Perhaps, in lieu of its very public mishandling of Mixer (formerly known as Beam), Microsoft may be intentionally playing down the recent acquisition of eSports networking platform Smash.
Quietly Wednesday afternoon, Smash updated its website to read:
Smash.gg has been acquired by Microsoft
Since we started in 2015, our goal has been to build active esports scenes around the games people love to play. Today we’re excited to take the next step in that journey by joining Microsoft to help strengthen our existing relationships and explore new opportunities. Smash.gg will continue as a self-service esports platform available to tournament organizers from all game communities. If you have any questions about existing tournaments please reach out to [email protected]
While Smash appears more than thrilled to announce the purchase by putting it front and center on its homepage, Microsoft has yet to publicly reference the purchase. It could just be a matter of timing, or maybe Microsoft is looking to avoid some well-deserved scrutiny from the gaming community until it has a roadmap and plans to show people.
So this will be their mixer of the series x generation
— RaVen (@DL_Zero) December 2, 2020
Presumably, Microsoft will announce the acquisition and perhaps a general overview of how it plays into next-generation gaming. Unlike studio purchases to bolster its first-party exclusive listings or low latency streaming technology for god knows what, acquiring an entire eSports networking platform has broader implications for more than just the company’s Xbox division.

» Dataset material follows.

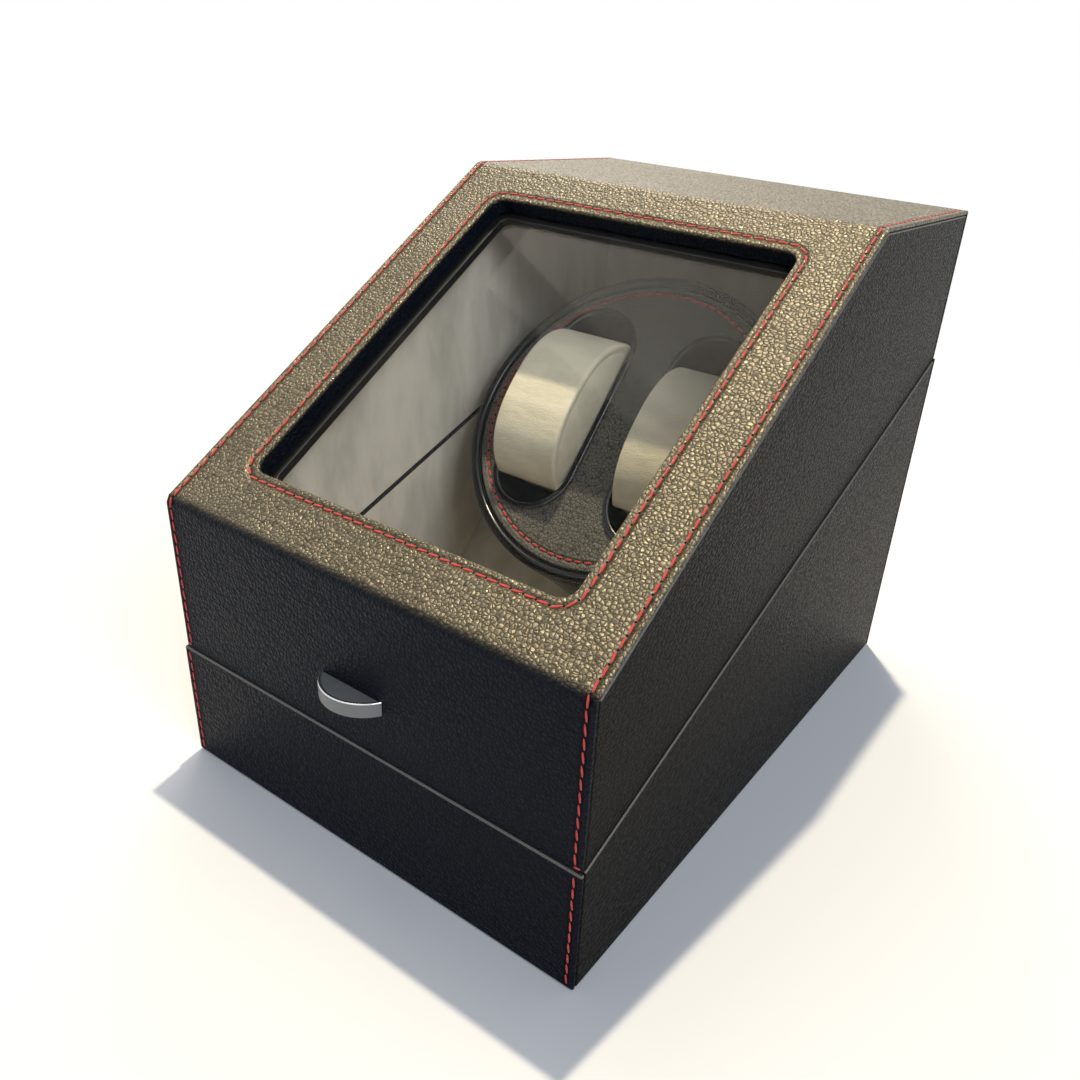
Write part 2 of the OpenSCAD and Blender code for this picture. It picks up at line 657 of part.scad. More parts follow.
module switch_housing() color("#18181a") at_plate(-1) difference() {
    union() {
        block([-housing_half_w, housing_half_w], [half_d - housing_depth, plate_face],
            [-housing_half_h, housing_half_h]);
        block([-housing_half_w - bezel, housing_half_w + bezel], [plate_face, plate_face + bezel_t],
            [-housing_half_h - bezel, housing_half_h + bezel]);
    }
    block([-rocker_w / 2 - face_gap, rocker_w / 2 + face_gap],
        [half_d - housing_depth + 4, plate_face + bezel_t + 1], [-rocker_half_h - 1, rocker_half_h + 1]);
    translate([-housing_half_w + 0.5, rocker_y, 0]) rotate([0, 90, 0])
        cylinder(r = rocker_pin_r + running_fit, h = 2 * housing_half_w - 1);
}
module power_rocker() color("#0f0f11") at_plate(-1) translate([0, rocker_y, 0]) {
    rotate([rocker_tilt, 0, 0]) along_x(rocker_w) polygon([
        [-rocker_root, -rocker_root_half], [1, -rocker_half_h], [rocker_tip, -rocker_half_h + 0.2], [rocker_waist, 0],
        [rocker_tip, rocker_half_h - 0.2], [1, rocker_half_h], [-rocker_root, rocker_root_half]
    ]);
    translate([-rocker_w / 2 - face_gap - 0.8, 0, 0]) rotate([0, 90, 0])
        cylinder(r = rocker_pin_r, h = rocker_w + 2 * face_gap + 1.6);
}

// ---------------------------------------------------------------- hinges and magnets
module base_magnets() color("#c8c9cb") magnets([-magnet_l, 0]);
module lid_magnets() color("#c8c9cb") magnets([lid_face, lid_face + magnet_l]);
module leaves(up) difference() {
    at_hinges() hinge_leaf(up);
    hinge_screw_places(up) countersunk_screw(hinge_screw_l, running_fit);
}
module hinge_leaves_base() color("#b9bcc0") leaves(-1);
module hinge_leaves_lid() color("#b9bcc0") leaves(1);
module hinge_pins() color("#8e9094") at_hinges() barrel(-hinge_w / 2, hinge_w / 2, pin_r);
module hinge_screws_base() color("#8e9094") hinge_screw_places(-1) countersunk_screw(hinge_screw_l - running_fit);
module hinge_screws_lid() color("#8e9094") hinge_screw_places(1) countersunk_screw(hinge_screw_l - running_fit);

// ---------------------------------------------------------------- lid
// Layer of the front wall between two distances inward
function front_layer(out, in) = [
    [out - half_d, lid_z(out - half_d)], [out - half_d, slope_z(out - half_d, out)],
    [in - half_d, slope_z(in - half_d, in)], [in - half_d, lid_z(in - half_d)]
];
// Layer under the slope between two distances inward
function slope_layer(out, in) = [
    [out - half_d, slope_z(out - half_d, out)], [slope_y(box_h - out, out), box_h - out],
    [slope_y(box_h - in, in), box_h - in], [in - half_d, slope_z(in - half_d, in)]
];
tab_cy = tab_r - tab_out - half_d;
tab_z = [tab_top - tab_t, tab_top];
stud_y = [-half_d - 0.5, board_in - half_d - 1];
module stud_places() for (x = [-stud_gap / 2, stud_gap / 2])
    translate([tab_x + x, 0, tab_top - tab_t / 2]) children();

module lid_front_board() color("#3a332c") difference() {
    along_x(inner_w) polygon(front_layer(leather_t, board_in));
    magnets([lid_face - 1, lid_face + magnet_l]);
    stud_places() along_y(stud_r + running_fit, stud_y);
}
module lid_slope_board() color("#3a332c") difference() {
    along_x(inner_w) polygon(slope_layer(leather_t, board_in));
    window_block(reveal_t, [-2 * board_in, 1]);
    window_block(glass_lap, [-2 * board_in, glass_t - board_in]);
}
module lid_top_board() color("#3a332c") along_x(inner_w) polygon([
    [slope_y(box_h - leather_t, leather_t), box_h - leather_t], [half_d - leather_t, box_h - leather_t],
    [half_d - leather_t, box_h - board_in], [slope_y(box_h - board_in, board_in), box_h - board_in]
]);
module lid_back_board() color("#3a332c") difference() {
    along_x(inner_w) polygon([
        [half_d - board_in, lid_z(half_d - board_in)], [half_d - leather_t, lid_z(half_d - leather_t)],
        [half_d - leather_t, box_h - board_in], [half_d - board_in, box_h - board_in]
    ]);
    hinge_screw_places(1) countersunk_screw(hinge_screw_l, running_fit);
}
module lid_side_boards() color("#3a332c") both_sides(inner_w / 2, half_w - leather_t)
    polygon(lid_outline(leather_t));
module lid_wrap() color("#1d1b19") difference() {
    union() {
        along_x(box_w) polygon(concat(
            [lid_outline(0)[0], lid_outline(0)[4], lid_outline(0)[3], lid_outline(0)[2]],
            [[half_d, box_h - leather_t], lid_outline(leather_t)[3], lid_outline(leather_t)[4],
             lid_outline(leather_t)[0]]));
        window_block(reveal_t, [glass_t - board_in, -leather_t / 2]);
    }
    window_block(0, [-2 * board_in, 1]);
    stud_places() along_y(stud_r + running_fit, stud_y);
}
module lid_back_cover() color("#15161a") difference() {
    along_x(box_w) polygon([
        [half_d - leather_t, lid_z(half_d - leather_t)], [half_d, lid_z(half_d)],
        [half_d, box_h - leather_t], [half_d - leather_t, box_h - leather_t]
    ]);
    hinge_screw_places(1) countersunk_screw(hinge_screw_l, running_fit);
}
module lid_side_covers() color("#15161a") both_sides(half_w - leather_t, half_w)
    polygon(lid_outline(leather_t + groove));
module lid_front_lining() color("#77716a") along_x(lined_w) polygon([
    [board_in - half_d, lid_z(board_in - half_d)], [board_in - half_d, slope_z(board_in - half_d, board_in)],
    [wall_in - half_d, slope_z(wall_in - half_d, board_in)], [wall_in - half_d, lid_z(wall_in - half_d)]
]);
module lid_top_lining() color("#77716a") along_x(lined_w) polygon([
    [slope_y(box_h - board_in, board_in), box_h - board_in], [half_d - board_in, box_h - board_in],
    [half_d - board_in, box_h - wall_in], [slope_y(box_h - wall_in, board_in), box_h - wall_in]
]);
module lid_back_lining() color("#77716a") along_x(lined_w) polygon([
    [half_d - wall_in, lid_z(half_d - wall_in)], [half_d - board_in, lid_z(half_d - board_in)],
    [half_d - board_in, box_h - wall_in], [half_d - wall_in, box_h - wall_in]
]);
module lid_side_linings() color("#77716a") both_sides(lined_w / 2, inner_w / 2)
    polygon(lid_outline(board_in));
module window_pane() color([0.8, 0.85, 0.85, 0.3]) window_block(glass_lap - slip_fit, [-board_in, glass_t - board_in]);
module window_frame() color("#121214") difference() {
    along_x(lined_w) polygon([
        [wall_in - half_d, slope_z(wall_in - half_d, board_in)],
        [slope_y(box_h - wall_in, board_in), box_h - wall_in],
        [slope_y(box_h - wall_in, board_in + frame_t), box_h - wall_in],
        [wall_in - half_d, slope_z(wall_in - half_d, board_in + frame_t)]
    ]);
    window_block(-frame_lip, [-3 * board_in, 1]);
}
module lift_tab() color("#c5c8cb") {
    intersection() {
        translate([tab_x, tab_cy, 0]) disc(tab_r, tab_z);
        block([-far, far], [-half_d - tab_out - 1, -half_d], tab_z);
    }
    stud_places() along_y(stud_r, [-half_d, board_in - half_d - 1 - running_fit]);
}

base_floor_board();
base_front_board();
base_back_board();
base_side_boards();
base_front_cover();
base_back_cover();
base_side_covers();
underside_felt();
base_front_lining();
base_side_linings();
base_floor_lining();
turntable_panel();
turntable_panel_lining();
shaft_bush();
bush_nut();
motor_bracket();
drive_screws();
gearbox();
motor_can();
control_board();
board_spacers();
rear_plate();
rear_plate_screws();
dc_jack();
selector_body();
switch_housing();
base_magnets();
hinge_leaves_base();
hinge_pins();
hinge_screws_base();
lid_front_board();
lid_slope_board();
lid_top_board();
lid_back_board();
lid_side_boards();
lid_wrap();
lid_back_cover();
lid_side_covers();
lid_front_lining();
lid_top_lining();
lid_back_lining();
lid_side_linings();
window_pane();
window_frame();
lift_tab();
lid_magnets();
hinge_leaves_lid();
hinge_screws_lid();
drum_shell();
drum_rim();
drum_face();
watch_cups();
turntable_shaft();
driven_gear();
shaft_clip();
motor_pinion();
pillow_left();
pillow_right();
mode_knob();
power_rocker();
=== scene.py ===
"""The visible model of a leather-covered watch winder box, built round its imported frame.

Lengths in the classes are millimetres. A Place turns them into the metres of the frame.
"""

from __future__ import annotations

import logging
import math
import random
from collections.abc import Callable, Sequence
from dataclasses import dataclass
from enum import Enum
from typing import ClassVar

import bmesh
import bpy
from bmesh.types import BMEdge, BMesh, BMVert
from mathutils import Matrix, Vector


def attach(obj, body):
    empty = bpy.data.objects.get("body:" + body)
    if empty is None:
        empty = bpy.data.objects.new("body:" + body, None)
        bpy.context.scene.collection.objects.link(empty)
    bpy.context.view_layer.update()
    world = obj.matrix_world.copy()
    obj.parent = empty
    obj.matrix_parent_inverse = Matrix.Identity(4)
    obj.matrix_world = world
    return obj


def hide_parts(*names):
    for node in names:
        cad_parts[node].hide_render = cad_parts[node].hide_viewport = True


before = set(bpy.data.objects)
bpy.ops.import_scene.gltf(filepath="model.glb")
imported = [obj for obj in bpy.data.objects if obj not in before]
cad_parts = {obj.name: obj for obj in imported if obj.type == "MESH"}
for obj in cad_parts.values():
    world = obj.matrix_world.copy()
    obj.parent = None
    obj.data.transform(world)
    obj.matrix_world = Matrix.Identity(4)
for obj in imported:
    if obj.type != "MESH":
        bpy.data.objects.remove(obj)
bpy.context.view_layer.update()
LOG = logging.getLogger("winder_box")
MM = 0.001
AHEAD = Vector((0, -1, 0))
UP = Vector((0, 0, 1))
SLOPE_TILT = math.atan2(98.0, 148.0)
SPLIT_TILT = math.atan2(96.0, 240.0)
TABLE_TILT = math.radians(48.4)

Triple = tuple[float, float, float]
Colour = Triple
Socket = bpy.types.NodeSocket
Material = bpy.types.Material
Object = bpy.types.Object
Plug = Socket | float | Sequence[float]


class Body(Enum):
    """Bodies that pieces ride on."""

    BASE = "base"
    LID = "lid"
    TURNTABLE = "turntable"
    LEFT_PILLOW = "left_pillow"
    RIGHT_PILLOW = "right_pillow"
    KNOB = "knob"
    ROCKER = "rocker"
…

Updated: Microsoft has officially announced the acquisition of Smash.gg.
Big news everyone! @smashgg is joining us at Microsoft. Same great tournament organization features. Same amazing team. Even more support and opportunities. Get ready to play!
— MSN Esports (@MSN_Esports) December 2, 2020
Filling in the gaps of the announcement are insiders who spoke with ZDNet’s Mary Jo Foley, explaining that the crux of the deal is less about hosting eSports tournaments themselves but more about gaining web content for MSN and providing the platform with “first-party-sourced eSports content.”